WASTEWATER RESEARCH AND INDUSTRY SUPPORT FORUM
Meeting 25th March 2015
This was the Forum’s 55th meeting and the last to be chaired by Andrezj Nowosielski who is leaving the Environment Agency to join an organisation called Water and Sanitation for the Urban Poor. Andrezj has been an enthusiastic chairman; he will be succeeded by Barrie Howe, also EA. Again the Forum met in CIWEM’s HQ, 106-109 Saffron Hill, London.
Reports from topic leads
Flow & Quality - Oliver Grievson, Anglian Water
Catchment Scale Impacts - Mike Hutchins, CEH [for Richard Williams]
New Drivers and Legislation - Andrezj Nowosielski, EA
A roundup of members’ research included the following:
Mike Hutchins, CEH [for Richard Williams]
Gordon Jones – FWR
Andy Eadon – Regional Flood & Coastal Committee
Simon Tait – Sheffield University
Andrezj Nowosielski – EA
Technical Presentations with members of CIWEM’s Wastewater Management Panel
Nutrient sources and fates in rural streams; can agri-environment schemes improve water quality? - Mike Bowes, CEH
This described a farm-scale experiment into the effectiveness of grass margins, which earn agri-environment credits, for reducing phosphate in streams. The site is on clay textured soil in Buckinghamshire. The experiment compared 6m wide margins with 6m margins sown with phosphate accumulating plants and with 30m margins with phosphate accumulating plants. The largest phosphate loss from fields is “particulate-P”, which is phosphate attached to soil particles, the objective of the margins is to trap soil particles and filter the runoff water.

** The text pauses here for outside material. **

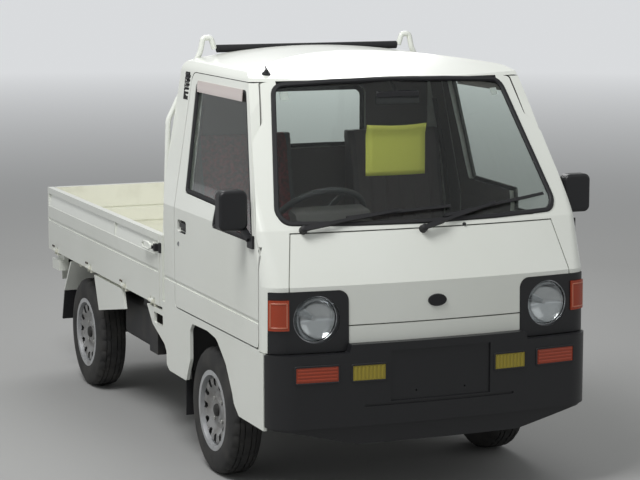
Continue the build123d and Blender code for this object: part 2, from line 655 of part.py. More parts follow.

The design comprised 4 replicate treatment blocks. The width of margin had no effect on the concentration of soluble reactive phosphate measured in the stream and neither did the seed mixture, which indicated that 6m was adequate. However, there was an unexpected finding; even in this rural area with no conurbations upstream, 200 mgSRP/L (soluble reactive phosphate) or more was found at some of the blocks and this was accompanied by boron, which showed that septic tank and misconnection contributions overwhelmed the diffuse inputs from farmland (perborate is a whitener in some detergents). Reducing sediment runoff into streams is useful but grass margins cannot solve the SRP issue when there are other, greater, hitherto unrecognised sources. By coincidence, Bob Middleton from Natural England told the CIWEM Annual Conference about the Catchment Sensitive Farming programme, which he described as “highly targeted and focused” but septic tanks and misconnections are not included in the targets. They might make five or more visits to a farm but until now have not checked to see whether these “stable doors” are open. It would be very useful if the results of CEH’s work caused NE to amend the focus and targeting of CSF.
Intelligent Wastewater Networks - Oliver Grieveson, Anglian Water
Oliver’s report was based on the CIWEM “Value of Intelligence in the Wastewater Network” conference that was held on 18th February. It was a sell-out with a waiting list. Most WaSCs are considering smart sewerage. Commercially available FDT Flow Detection Transducer for CSO & SSO Event Duration Monitoring and BDT Blocked Sewer Detection Transducers are increasing the practicability. Barcelona, Berlin, Copenhagen and Paris are four examples of smart sewer networks; Paris operates its sewerage as six networks. They have found that actively managing sewer weir heights, etc. to flush sediments reduces CSO activations at 25% of the capital cost of building tank sewers but would this strategy be compatible with the UK’s very prescriptive approach to consenting CSOs? There were signs for hope that the UK’s “culture” around wastewater management might be evolving but depressing signals about how far it has to go. AMP6 and Totex might herald more post-project appraisal because the name of the game will change from just building stuff to managing the businesses for best whole life cost but old cultures die hard.